Установка Мандельштама на нетрадиционную для него аудиторию формирует поэтику антисталинского текста. Его «лубочный» характер «агитационного плаката большой действенной силы»[420] (по зафиксированной на допросе в ОГПУ 25 мая 1934 года автохарактеристике поэта и характеристике Ахматовой) достигается нехарактерной для поэзии Мандельштама сниженной лексикой и образностью[421]. Соглашаясь с наблюдениями и выводами Е.А. Тоддеса, показавшего в монографической работе о стихотворении Мандельштама «его тесную связь с контекстом предшествующего творчества [поэта], особенно с „Четвертой прозой”»[422], заметим, что сама задача написания острополитического текста, оставляющего в смысле радикальности далеко позади ценимые Мандельштамом стихи Клюева «Клеветникам искусства», не могла не ощущаться поэтом как профессиональный вызов. Говоря Ахматовой о том, что сейчас необходимо писать гражданские стихи, Мандельштам добавлял: «давайте посмотрим, кто из нас с этим справится»[423].
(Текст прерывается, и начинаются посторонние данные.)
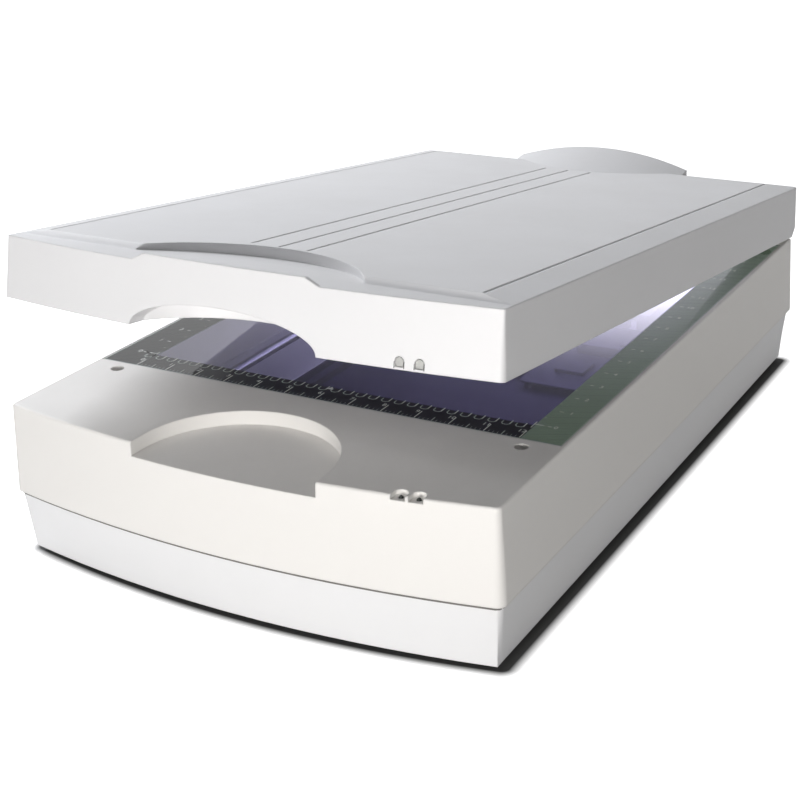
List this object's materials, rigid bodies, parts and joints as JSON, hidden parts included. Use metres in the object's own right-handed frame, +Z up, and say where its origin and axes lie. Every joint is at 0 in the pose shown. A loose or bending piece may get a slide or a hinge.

К выбору Мандельштамом специфической стилистики и жанра, который в кругу поэта определялся как «эпиграмма»[424], может иметь отношение состоявшийся 18 октября 1933 года, во время, непосредственно предшествующее написанию антисталинских стихов, разговор с М.В. Таловым, отразившийся в дневнике последнего:
Я дал Мандельштаму прочитать написанную мною эпиграмму на А.М. Эфроса. Спросил О.Э., писал ли он когда-нибудь эпиграммы: «Никогда». Затем мы вспомнили блестящую эпиграмму Баратынского – «Эпиграмму хохотунью»[425].